Why should I choose HDPE over porcelain for my insulators?
By Steve Lindsay
Utility professionals are accustomed to using porcelain insulators. And for good reason. Porcelain has helped to build the backbone of the existing electrical grid and in the right conditions can last up to 50 years in the field. Porcelain insulators, whether at low, medium or high voltage levels, are a very cost effective solution for a utility. But porcelain insulators come with a few drawbacks as well.
Porcelain is a very fragile material that is prone to damage. Porcelain can get damaged during shipping from the manufacturer, transportation to the work site, during installation and even once it is placed in service. Vandalism is, and will remain, an issue for utilities across the country. Weather conditions can also play a major role in the failure of porcelain insulators. Lightning strikes, falling branches, heavy condensation and extreme weather swings can all contribute to reducing the life span of a porcelain insulator. In cold weather climates, one of the major problems is the “freeze-thaw” cycle. Any microfracture or manufacturing defect can lead to the ingress of water during the “thaw” cycle and then that area will freeze as temperatures drop. This leads to expansion of the defect which in turn leads to breakage of the insulator. This will invariably lead to a failure and an outage.
HDPE, or high density polyethylene, is an excellent material as a direct replacement for distribution insulators of all types.
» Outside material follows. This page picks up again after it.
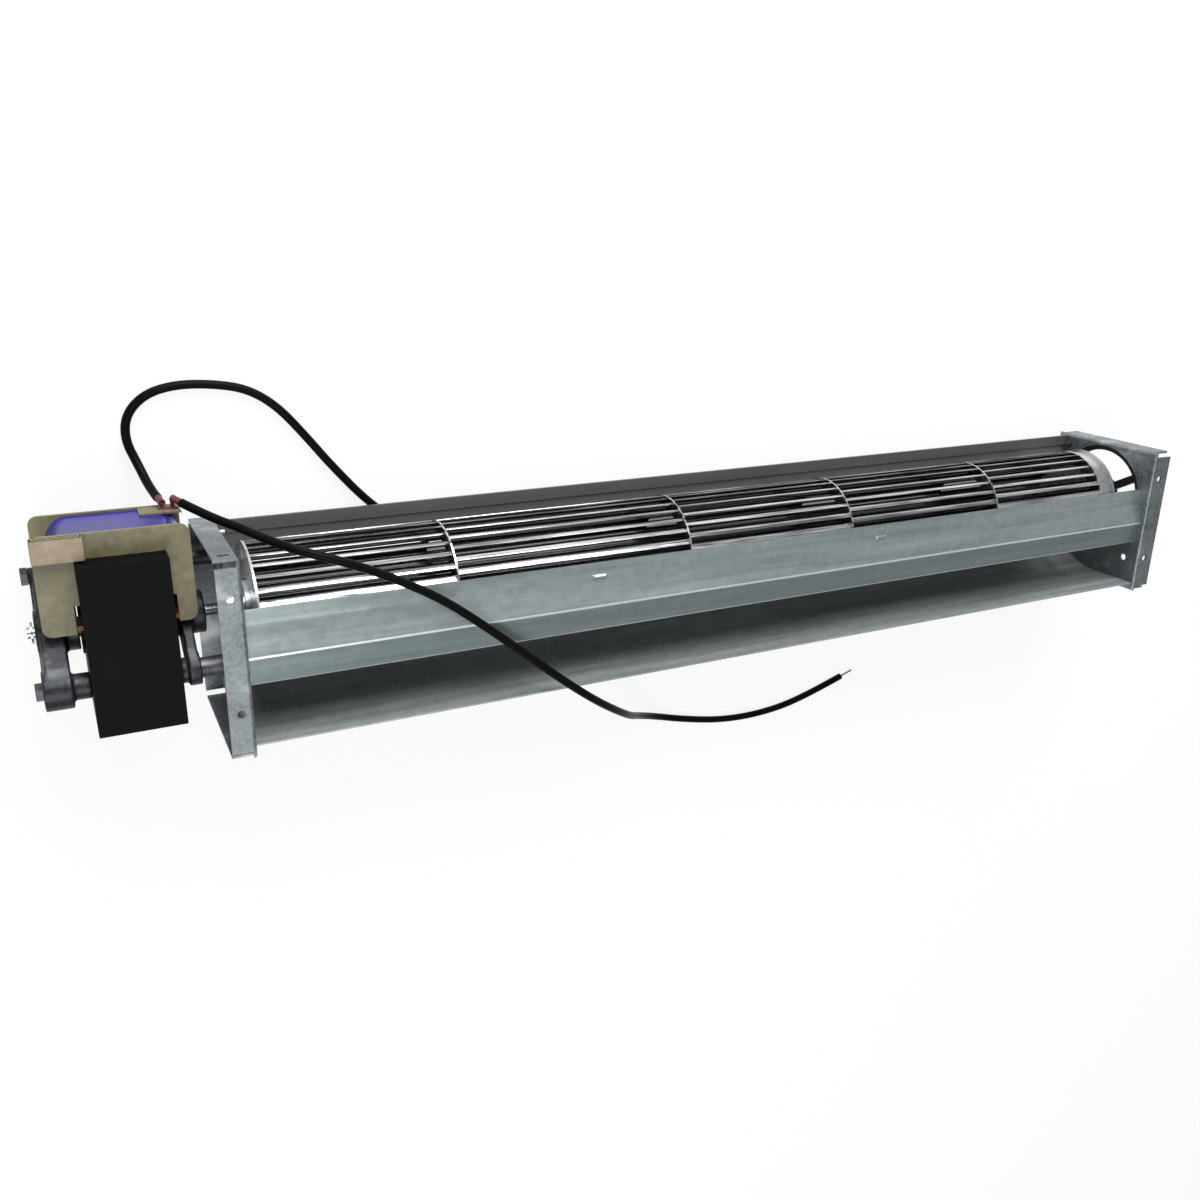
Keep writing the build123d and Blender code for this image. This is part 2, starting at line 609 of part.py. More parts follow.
REAR_LEAD, FRONT_LEAD = (
    [(x, SHELF_Y[1] + y, z) for x, y, z in route] for route in (REAR_ROUTE, FRONT_ROUTE)
)


def bobbin_flange(low, z):
    """Flange with rounded corners and a notch over the pole iron."""
    plate = block(*BOBBIN_X, low, BOBBIN_TOP, *z)
    plate = fillet(plate.edges().filter_by(Axis.Z), BOBBIN_CORNER_R)
    notch_x = (STACK_X[0] - SHADE_BAR - NOTCH_GAP, STACK_X[1] + SHADE_BAR + NOTCH_GAP)
    return plate - block(*notch_x, low - 1, WINDOW_Y[0] + NOTCH_GAP, z[0] - 1, z[1] + 1)


def coil_bobbin():
    """Moulded bobbin with a connector housing in front and a terminal shelf behind."""
    tube = block(*TUBE_X, *TUBE_Y, REAR_Z[0], FRONT_Z[1])
    socket_z = (FRONT_Z[1], FRONT_Z[1] + SOCKET_RISE)
    socket = block(
        BOBBIN_X[0], BOBBIN_X[0] + SOCKET_WIDTH, BOBBIN_TOP - SOCKET_HEIGHT, BOBBIN_TOP, *socket_z
    )
    pocket = block(
        BOBBIN_X[0] + SOCKET_WALL, BOBBIN_X[0] + SOCKET_WIDTH - SOCKET_WALL,
        BOBBIN_TOP - SOCKET_HEIGHT + SOCKET_WALL, BOBBIN_TOP + 1,
        socket_z[0], socket_z[1] - SOCKET_WALL,
    )
    shelf = block(BOBBIN_X[1] - SHELF_WIDTH, BOBBIN_X[1], *SHELF_Y, REAR_Z[1], REAR_Z[1] + SHELF_DEPTH)
    bobbin = joined([
        tube, bobbin_flange(BOBBIN_LOW, FRONT_Z), bobbin_flange(BOBBIN_REAR_LOW, REAR_Z),
        socket, shelf,
    ])
    opening = block(
        STACK_X[0] - BOBBIN_GAP, STACK_X[1] + BOBBIN_GAP,
        BAR_Y[0] - BOBBIN_GAP, BAR_Y[1] + BOBBIN_GAP, REAR_Z[0] - 1, FRONT_Z[1] + 1,
    )
    return bobbin - opening - pocket


def coil_winding():
    """Taped winding round the bobbin tube, arched at its top corners."""
    x = (STACK_X[0] - COIL_OUT, STACK_X[1] + COIL_IN)
    coil = block(*x, COIL_LOW, COIL_TOP, REAR_Z[1], FRONT_Z[0])
    corners = coil.edges().filter_by(Axis.Z).group_by(Axis.Y)
    coil = fillet(corners[-1], COIL_TOP_R)
    coil = fillet(coil.edges().filter_by(Axis.Z).group_by(Axis.Y)[0], COIL_LOW_R)
    inner = (TUBE_X[0] - PRESS_GAP, TUBE_X[1] + PRESS_GAP)
    inner_y = (TUBE_Y[0] - PRESS_GAP, TUBE_Y[1] + PRESS_GAP)
    return coil - block(*inner, *inner_y, REAR_Z[1] - 1, FRONT_Z[0] + 1)


# ---- leads ----
def lead_radii(points):
    """Bend radius at each inner point, as large as its two runs allow."""
    corners = [Vector(*p) for p in points]
    radii = []
    for before, here, after in zip(corners, corners[1:], corners[2:]):
        turn = radians((here - before).get_angle(after - here))
        shorter = min((here - before).length, (after - here).length)
        radii.append(0.45 * shorter / tan(turn / 2))
    return radii


def lead(points, name):
    """Wire of straight runs joined by arcs, and the bare conductor at its end."""
    radii = lead_radii(points)
    path = FilletPolyline(*points, radius=radii)
    wire = sweep(Plane(origin=path @ 0, z_dir=path % 0) * Circle(LEAD_R), path=path)
    end = Plane(origin=path @ 1, z_dir=path % 1)
    tip = extrude(end * Circle(CONDUCTOR_R), amount=CONDUCTOR_LENGTH)
    print(name, "length", round(path.length, 1), "volume ratio",
          round(wire.volume / (Circle(LEAD_R).area * path.length), 4),
          "radii", [round(r, 1) for r in radii])
    return wire, tip


def terminals():
    """Solder tags on the shelf, each with a barrel that holds one lead."""
    tags = []
    for points in (REAR_LEAD, FRONT_LEAD):
        start, following = Vector(*points[0]), Vector(*points[1])
        away = (following - start).normalized()
        back = start - away * BARREL_LENGTH
        barrel = extrude(Plane(origin=back, z_dir=away) * Circle(BARREL_R), amount=BARREL_LENGTH)
        foot = block(
            back.X - TAG_WIDTH / 2, back.X + TAG_WIDTH / 2, SHELF_Y[1], SHELF_Y[1] + TAG_T,
            back.Z - TAG_LENGTH / 2, back.Z + TAG_LENGTH / 4,
        )
        post = Pos(back.X, SHELF_Y[1] + (back.Y - SHELF_Y[1]) / 2, back.Z) * Rot(90, 0, 0)
        tags.append(joined([foot, barrel, post * Cylinder(TAG_POST_R, back.Y - SHELF_Y[1])]))
    return group(tags)


# ---- screws through the sheets ----
def pan_screw(face, outward, y, z):
    """Self-tapping screw with its head on the outer face of a sheet."""
    head = rod(face, face + outward * SHEET_HEAD_T, SHEET_HEAD_R, y, z)
    shank = rod(face, face - outward * SHEET_SCREW_LENGTH, SHEET_SCREW_R, y, z)
    return joined([head, shank])


def sheet_screws():
    """Screws that hold the wall and the rail between the plates."""
    return group(
        pan_screw(face, outward, y, z)
        for face, outward in ((WEB_X[0], -1), (WEB_X[1], 1))
        for y, z in SHEET_SCREWS
    )


def holder_screws():
    """Screws that hold the spider to the right plate."""
    return group(pan_screw(WEB_X[1] + HOLDER_T, 1, y, z) for y, z in HOLDER_SCREWS)


# ---- the whole fan ----
parts = {
    "left_end_plate": left_end_plate(),
    "right_end_plate": right_end_plate(),
    "scroll_wall": scroll_wall(),
    "tongue_rail": tongue_rail(),
    "bearing_holder": bearing_holder(),
    "far_bearing_rubber": far_bearing_rubber(),
    "far_bearing_bush": far_bearing_bush(),
    "motor_core": motor_core(),
    "coil_core_bar": coil_core_bar(),
    "shading_rings": shading_rings(),
    "coil_bobbin": coil_bobbin(),
    "coil_winding": coil_winding(),
    "terminals": terminals(),
    "outer_bearing_bracket": outer_bearing_bracket(),
    "inner_bearing_bracket": inner_bearing_bracket(),
    "motor_bushes": motor_bushes(),
    "motor_spacers": motor_spacers(),
    "motor_screws": motor_screws(),
    "motor_nuts": motor_nuts(),
    "sheet_screws": sheet_screws(),
    "holder_screws": holder_screws(),
    "motor_rotor": motor_rotor(),
    "motor_shaft": motor_shaft(),
    "drive_hub": drive_hub(),
    "clamp_screw": clamp_screw(),
    "drive_end_disc": drive_end_disc(),
    "far_end_disc": far_end_disc(),
    "stub_shaft": stub_shaft(),
    "retaining_rings": retaining_rings(),
}
for index, (first, last) in enumerate(zip(DIVIDER_X, DIVIDER_X[1:])):
    stagger = index % 2 * 180 / BLADE_COUNT
    parts[f"blade_section_{index + 1}"] = blade_section(first, last, stagger)

# The origin is the centre of the fan's box, on the surface; the leads don't count.
box = parts["left_end_plate"].bounding_box()
for part in parts.values():
    box = box.add(part.bounding_box())
origin = Vector(box.center().X, box.center().Y, box.min.Z)
print("origin in the fan's frame", [round(v, 3) for v in tuple(origin)])

parts["rear_lead"], rear_tip = lead(REAR_LEAD, "rear lead")
parts["front_lead"], front_tip = lead(FRONT_LEAD, "front lead")
parts["lead_conductors"] = group([rear_tip, front_tip])

os.makedirs("parts", exist_ok=True)
for name, part in parts.items():
    export_step(Pos(-origin.X, -origin.Y, -origin.Z) * part, f"parts/{name}.step")
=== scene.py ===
"""Looks of the cross flow fan: finishes, lead wires, studio and camera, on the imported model."""

import logging
import math
from dataclasses import dataclass, field
from enum import Enum
from typing import Any

import bmesh
import bpy
from mathutils import Matrix, Vector


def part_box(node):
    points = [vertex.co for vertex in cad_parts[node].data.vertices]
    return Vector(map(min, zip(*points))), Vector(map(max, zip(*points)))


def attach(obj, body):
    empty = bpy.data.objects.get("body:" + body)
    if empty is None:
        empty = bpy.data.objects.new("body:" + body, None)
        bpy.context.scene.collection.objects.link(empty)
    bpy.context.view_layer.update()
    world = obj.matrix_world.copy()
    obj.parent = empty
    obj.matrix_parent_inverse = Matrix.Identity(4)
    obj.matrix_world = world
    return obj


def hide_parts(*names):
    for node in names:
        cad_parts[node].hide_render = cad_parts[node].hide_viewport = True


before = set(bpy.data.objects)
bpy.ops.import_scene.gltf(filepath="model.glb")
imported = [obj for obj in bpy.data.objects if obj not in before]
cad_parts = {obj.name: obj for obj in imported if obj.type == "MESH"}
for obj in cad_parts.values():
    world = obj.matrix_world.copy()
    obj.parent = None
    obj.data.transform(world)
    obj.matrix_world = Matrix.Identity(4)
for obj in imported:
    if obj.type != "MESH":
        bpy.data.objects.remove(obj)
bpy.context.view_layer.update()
log = logging.getLogger("fan")

Point = tuple[float, float, float]
Scale = tuple[float, float, float]
MM = 1000.0  # millimetres in a metre: pattern coordinates are in millimetres
HOUSING = "housing"
SHAFT_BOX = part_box("motor_shaft")
SHAFT_Y, SHAFT_Z = ((SHAFT_BOX[0][i] + SHAFT_BOX[1][i]) / 2 for i in (1, 2))
RAIL_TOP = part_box("tongue_rail")[1][1]
LEDGE_Y = RAIL_TOP - 0.0210    # bend between the rail's upper face and its lip
LIP_Y = RAIL_TOP - 0.0338      # bend at the lip's lower edge
PAINTED_SHADE_RADIUS = 0.0225           # inner edges of the blades, where the painted shade is full; in metres from the shaft
UNSHADED_RADIUS = 0.0292         # outer edges of the blades, where there is no painted shade

SPANGLE_MM = 4.0               # zinc crystals
SPANGLE_SHARE = 0.12           # faint, as on temper-rolled sheet
FOLD_WIDTH = 0.0005            # half of a painted highlight line on a bend, in metres
PAINTED_BEND_HIGHLIGHT = "#F6FAF9"          # painted highlight along a bend
FINE_DETAIL = 5.0              # octaves of a skin's fine unevenness
LAYER_DETAIL = 1.0             # octaves of plain parallel edges
BROAD_DETAIL = 4.0             # octaves of the broad unevenness
NOISE_ROUGHNESS = 0.6          # weight of each octave against the one before
STREAK_NOISE = (0.36, 0.64)    # noise from the dimmest to the brightest streak
STREAK_TONE = (0.2, 1.0)       # tone of those streaks
TONE_ENDS = (0.28, 0.72)       # tones that reach the dark and the light colour
ROUGH_ENDS = (0.25, 0.75)      # tones that reach the ends of the roughness
WEAR_START = 0.62              # unevenness where rubbing would start with no wear
WEAR_REACH = 0.2               # how far full wear brings that start down
WEAR_FULL = 0.72               # unevenness where the rubbing is strongest
WEAR_COVER = 0.85              # share of the rubbed colour there
BUMP_STRENGTH = 0.6            # share of the relief that the light shows
BROAD_SHARE = 0.4              # broad unevenness in the tone
BLADE_BROAD_SHARE = 0.08       # less on blades, which keep their sharp streaks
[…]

HDPE is much lighter than its porcelain counterparts and almost impervious to the cracking so common to porcelain. Because it is impact resistant, HDPE will survive transportation to the work site as well as be much less likely to fail from common vandalism like a BB shot. HDPE is also compatible with both insulated and bare conductors used by so many utilities.
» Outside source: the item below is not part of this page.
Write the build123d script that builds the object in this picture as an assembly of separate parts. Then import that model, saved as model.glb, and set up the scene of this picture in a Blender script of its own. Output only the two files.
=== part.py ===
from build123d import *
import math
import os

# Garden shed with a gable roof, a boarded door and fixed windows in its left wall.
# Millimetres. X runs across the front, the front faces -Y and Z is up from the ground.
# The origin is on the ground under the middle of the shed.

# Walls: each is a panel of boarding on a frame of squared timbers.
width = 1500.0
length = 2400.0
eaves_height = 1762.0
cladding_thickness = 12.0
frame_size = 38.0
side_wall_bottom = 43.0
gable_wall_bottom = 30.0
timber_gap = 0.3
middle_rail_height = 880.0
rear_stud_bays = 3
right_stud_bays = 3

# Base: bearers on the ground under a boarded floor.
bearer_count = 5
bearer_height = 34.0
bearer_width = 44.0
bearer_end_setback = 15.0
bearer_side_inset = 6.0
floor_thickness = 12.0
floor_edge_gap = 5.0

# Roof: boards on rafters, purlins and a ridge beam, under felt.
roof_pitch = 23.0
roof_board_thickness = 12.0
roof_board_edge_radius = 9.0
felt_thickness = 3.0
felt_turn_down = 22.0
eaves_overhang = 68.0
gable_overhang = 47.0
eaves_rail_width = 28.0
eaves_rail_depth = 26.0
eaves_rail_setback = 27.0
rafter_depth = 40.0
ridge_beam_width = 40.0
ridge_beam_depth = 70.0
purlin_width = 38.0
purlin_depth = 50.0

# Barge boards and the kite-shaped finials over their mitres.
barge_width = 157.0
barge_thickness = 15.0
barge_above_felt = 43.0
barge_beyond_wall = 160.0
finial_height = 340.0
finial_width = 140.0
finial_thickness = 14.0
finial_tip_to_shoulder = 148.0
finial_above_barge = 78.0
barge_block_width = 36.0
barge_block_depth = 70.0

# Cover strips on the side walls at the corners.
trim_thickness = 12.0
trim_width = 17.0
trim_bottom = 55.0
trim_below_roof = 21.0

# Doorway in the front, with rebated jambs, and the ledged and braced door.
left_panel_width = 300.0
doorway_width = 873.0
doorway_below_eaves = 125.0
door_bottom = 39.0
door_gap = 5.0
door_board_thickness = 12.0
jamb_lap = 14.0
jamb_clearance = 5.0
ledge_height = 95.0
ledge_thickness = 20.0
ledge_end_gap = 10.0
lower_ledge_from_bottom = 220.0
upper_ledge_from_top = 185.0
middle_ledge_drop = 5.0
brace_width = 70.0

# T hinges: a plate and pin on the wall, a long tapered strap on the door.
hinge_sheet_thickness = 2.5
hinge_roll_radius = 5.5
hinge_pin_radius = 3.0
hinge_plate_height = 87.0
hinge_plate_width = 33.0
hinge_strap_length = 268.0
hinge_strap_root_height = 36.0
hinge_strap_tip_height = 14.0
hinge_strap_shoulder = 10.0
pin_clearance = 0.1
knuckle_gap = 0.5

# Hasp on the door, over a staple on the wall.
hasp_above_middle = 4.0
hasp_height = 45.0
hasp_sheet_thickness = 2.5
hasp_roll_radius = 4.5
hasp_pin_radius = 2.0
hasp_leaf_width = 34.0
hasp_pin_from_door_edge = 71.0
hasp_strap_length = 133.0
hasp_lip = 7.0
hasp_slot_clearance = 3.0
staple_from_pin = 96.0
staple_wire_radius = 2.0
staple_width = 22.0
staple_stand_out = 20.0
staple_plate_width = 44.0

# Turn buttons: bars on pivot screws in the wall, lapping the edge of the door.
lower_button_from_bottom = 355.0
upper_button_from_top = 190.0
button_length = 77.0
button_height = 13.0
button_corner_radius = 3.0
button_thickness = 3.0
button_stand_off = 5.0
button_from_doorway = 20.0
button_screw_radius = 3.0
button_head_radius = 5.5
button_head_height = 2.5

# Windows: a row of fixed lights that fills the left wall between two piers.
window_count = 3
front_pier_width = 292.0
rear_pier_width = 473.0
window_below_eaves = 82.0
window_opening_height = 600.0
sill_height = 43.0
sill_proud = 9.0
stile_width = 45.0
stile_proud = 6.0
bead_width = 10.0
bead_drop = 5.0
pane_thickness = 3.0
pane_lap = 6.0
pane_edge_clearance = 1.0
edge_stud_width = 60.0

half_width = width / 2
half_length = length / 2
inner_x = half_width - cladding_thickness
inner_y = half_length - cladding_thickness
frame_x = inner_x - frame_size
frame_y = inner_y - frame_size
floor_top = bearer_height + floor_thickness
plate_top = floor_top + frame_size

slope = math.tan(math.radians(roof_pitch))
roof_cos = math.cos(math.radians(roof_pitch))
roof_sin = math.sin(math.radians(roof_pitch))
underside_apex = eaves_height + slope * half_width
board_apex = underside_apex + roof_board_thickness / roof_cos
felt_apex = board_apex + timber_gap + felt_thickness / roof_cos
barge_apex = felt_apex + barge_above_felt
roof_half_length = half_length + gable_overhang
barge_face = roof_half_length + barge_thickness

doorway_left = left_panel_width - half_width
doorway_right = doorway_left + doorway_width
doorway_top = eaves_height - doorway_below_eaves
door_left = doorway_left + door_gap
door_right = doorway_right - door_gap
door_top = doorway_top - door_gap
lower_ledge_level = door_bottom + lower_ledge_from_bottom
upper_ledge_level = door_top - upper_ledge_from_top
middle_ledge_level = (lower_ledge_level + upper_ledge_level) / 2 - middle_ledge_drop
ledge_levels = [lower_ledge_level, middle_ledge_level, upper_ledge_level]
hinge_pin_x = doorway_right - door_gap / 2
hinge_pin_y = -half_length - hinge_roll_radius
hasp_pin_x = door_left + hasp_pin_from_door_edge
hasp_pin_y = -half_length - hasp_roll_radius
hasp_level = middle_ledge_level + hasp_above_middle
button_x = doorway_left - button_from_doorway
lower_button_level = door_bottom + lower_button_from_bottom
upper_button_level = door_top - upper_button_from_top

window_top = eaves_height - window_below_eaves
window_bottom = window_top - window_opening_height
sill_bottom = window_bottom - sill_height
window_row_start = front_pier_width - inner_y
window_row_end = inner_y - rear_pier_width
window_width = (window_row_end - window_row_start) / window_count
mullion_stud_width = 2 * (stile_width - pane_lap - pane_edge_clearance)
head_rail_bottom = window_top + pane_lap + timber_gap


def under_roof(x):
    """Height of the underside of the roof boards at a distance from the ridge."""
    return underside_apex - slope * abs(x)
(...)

HDPE is an excellent choice for utilities that are in regions that are prone to extreme cold weather as well as areas that are prone to “freeze-thaw” cycles. The lack of cracking in HDPE insulators makes it the perfect choice for these utilities. HDPE also has another advantage over porcelain – a higher leakage distance. With more leakage distance, this also makes HDPE an improvement over porcelain in coastal regions, areas with high humidity and condensation as well as areas that are susceptible to heavy pollutants. The inherent hydrophobicity in HDPE acts as “self cleaning” mechanism.
With over 50 years of field experience, it is clear why many utilities have made or are considering the switch from porcelain to HDPE.